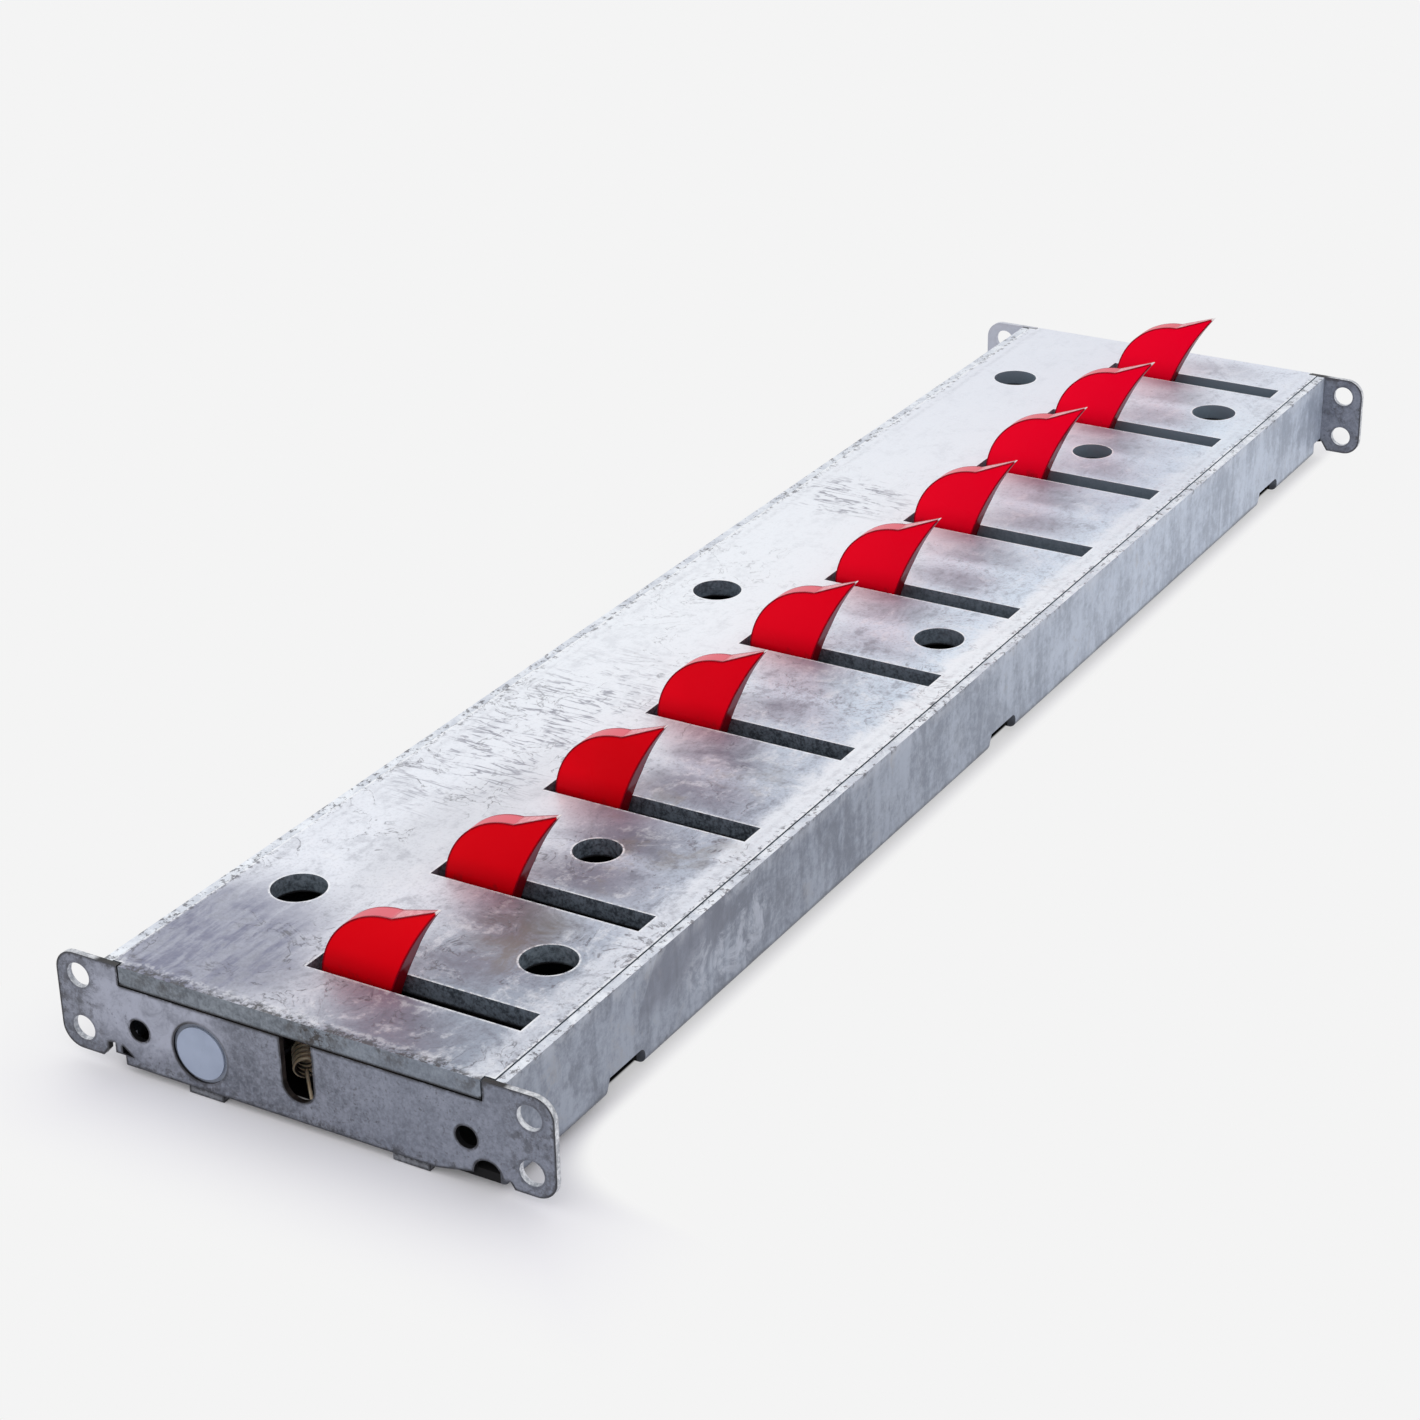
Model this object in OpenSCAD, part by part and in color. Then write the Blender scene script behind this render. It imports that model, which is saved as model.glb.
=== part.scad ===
* * *
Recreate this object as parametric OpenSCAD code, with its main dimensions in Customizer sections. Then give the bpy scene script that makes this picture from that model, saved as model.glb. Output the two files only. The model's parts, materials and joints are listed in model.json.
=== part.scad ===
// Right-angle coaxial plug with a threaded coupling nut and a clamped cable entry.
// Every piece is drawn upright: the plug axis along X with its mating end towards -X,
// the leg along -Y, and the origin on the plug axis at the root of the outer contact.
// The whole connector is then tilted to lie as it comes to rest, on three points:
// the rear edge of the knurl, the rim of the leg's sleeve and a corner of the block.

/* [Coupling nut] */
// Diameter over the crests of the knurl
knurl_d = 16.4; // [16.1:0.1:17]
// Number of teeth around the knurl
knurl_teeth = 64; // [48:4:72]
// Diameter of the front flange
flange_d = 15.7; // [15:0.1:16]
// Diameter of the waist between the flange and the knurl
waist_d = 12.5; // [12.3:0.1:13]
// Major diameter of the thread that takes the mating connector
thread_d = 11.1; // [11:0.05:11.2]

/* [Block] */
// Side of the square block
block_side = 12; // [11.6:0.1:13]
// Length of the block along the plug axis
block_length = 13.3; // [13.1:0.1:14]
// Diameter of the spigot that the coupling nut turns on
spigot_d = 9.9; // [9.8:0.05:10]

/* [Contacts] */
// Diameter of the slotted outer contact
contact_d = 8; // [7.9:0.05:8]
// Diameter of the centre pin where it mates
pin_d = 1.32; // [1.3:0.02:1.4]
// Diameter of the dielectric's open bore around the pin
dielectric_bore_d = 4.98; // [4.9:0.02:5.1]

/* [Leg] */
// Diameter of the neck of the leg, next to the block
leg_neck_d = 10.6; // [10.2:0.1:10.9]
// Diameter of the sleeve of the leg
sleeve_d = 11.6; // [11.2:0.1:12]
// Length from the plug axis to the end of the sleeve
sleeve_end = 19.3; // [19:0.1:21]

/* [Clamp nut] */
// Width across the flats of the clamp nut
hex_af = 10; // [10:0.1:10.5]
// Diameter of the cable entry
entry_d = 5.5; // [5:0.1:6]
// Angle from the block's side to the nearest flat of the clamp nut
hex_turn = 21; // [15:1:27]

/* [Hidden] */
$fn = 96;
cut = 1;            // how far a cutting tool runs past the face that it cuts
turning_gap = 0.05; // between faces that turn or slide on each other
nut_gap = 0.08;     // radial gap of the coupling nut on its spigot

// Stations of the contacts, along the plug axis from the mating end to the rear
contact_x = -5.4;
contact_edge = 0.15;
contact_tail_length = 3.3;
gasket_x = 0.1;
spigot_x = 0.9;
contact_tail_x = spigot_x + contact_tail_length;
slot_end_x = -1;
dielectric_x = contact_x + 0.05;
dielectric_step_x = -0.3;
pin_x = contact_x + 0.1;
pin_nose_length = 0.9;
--
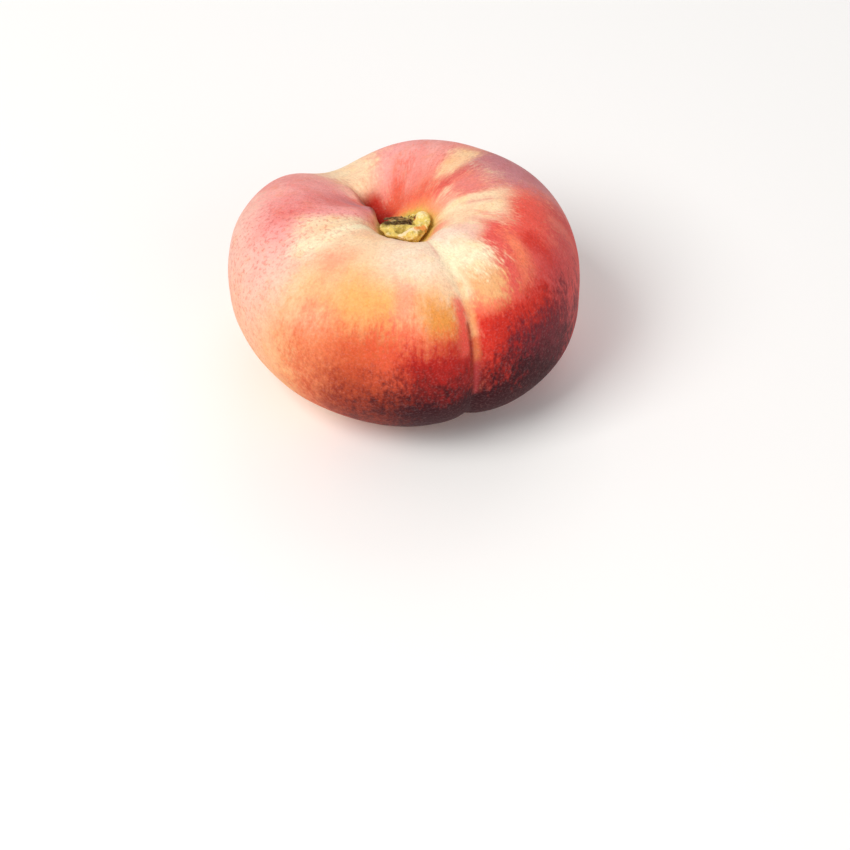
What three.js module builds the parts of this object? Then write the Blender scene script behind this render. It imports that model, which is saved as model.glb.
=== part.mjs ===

TO DO ::
Exactly the lines from the line that has "Recreate this object" through the line that has "sleeve_end = 19.3; // [19:0.1:21]" are to be repeated, both included, with nothing added.

ANSWER BELOW ::
Recreate this object as parametric OpenSCAD code, with its main dimensions in Customizer sections. Then give the bpy scene script that makes this picture from that model, saved as model.glb. Output the two files only. The model's parts, materials and joints are listed in model.json.
=== part.scad ===
// Right-angle coaxial plug with a threaded coupling nut and a clamped cable entry.
// Every piece is drawn upright: the plug axis along X with its mating end towards -X,
// the leg along -Y, and the origin on the plug axis at the root of the outer contact.
// The whole connector is then tilted to lie as it comes to rest, on three points:
// the rear edge of the knurl, the rim of the leg's sleeve and a corner of the block.

/* [Coupling nut] */
// Diameter over the crests of the knurl
knurl_d = 16.4; // [16.1:0.1:17]
// Number of teeth around the knurl
knurl_teeth = 64; // [48:4:72]
// Diameter of the front flange
flange_d = 15.7; // [15:0.1:16]
// Diameter of the waist between the flange and the knurl
waist_d = 12.5; // [12.3:0.1:13]
// Major diameter of the thread that takes the mating connector
thread_d = 11.1; // [11:0.05:11.2]

/* [Block] */
// Side of the square block
block_side = 12; // [11.6:0.1:13]
// Length of the block along the plug axis
block_length = 13.3; // [13.1:0.1:14]
// Diameter of the spigot that the coupling nut turns on
spigot_d = 9.9; // [9.8:0.05:10]

/* [Contacts] */
// Diameter of the slotted outer contact
contact_d = 8; // [7.9:0.05:8]
// Diameter of the centre pin where it mates
pin_d = 1.32; // [1.3:0.02:1.4]
// Diameter of the dielectric's open bore around the pin
dielectric_bore_d = 4.98; // [4.9:0.02:5.1]

/* [Leg] */
// Diameter of the neck of the leg, next to the block
leg_neck_d = 10.6; // [10.2:0.1:10.9]
// Diameter of the sleeve of the leg
sleeve_d = 11.6; // [11.2:0.1:12]
// Length from the plug axis to the end of the sleeve
sleeve_end = 19.3; // [19:0.1:21]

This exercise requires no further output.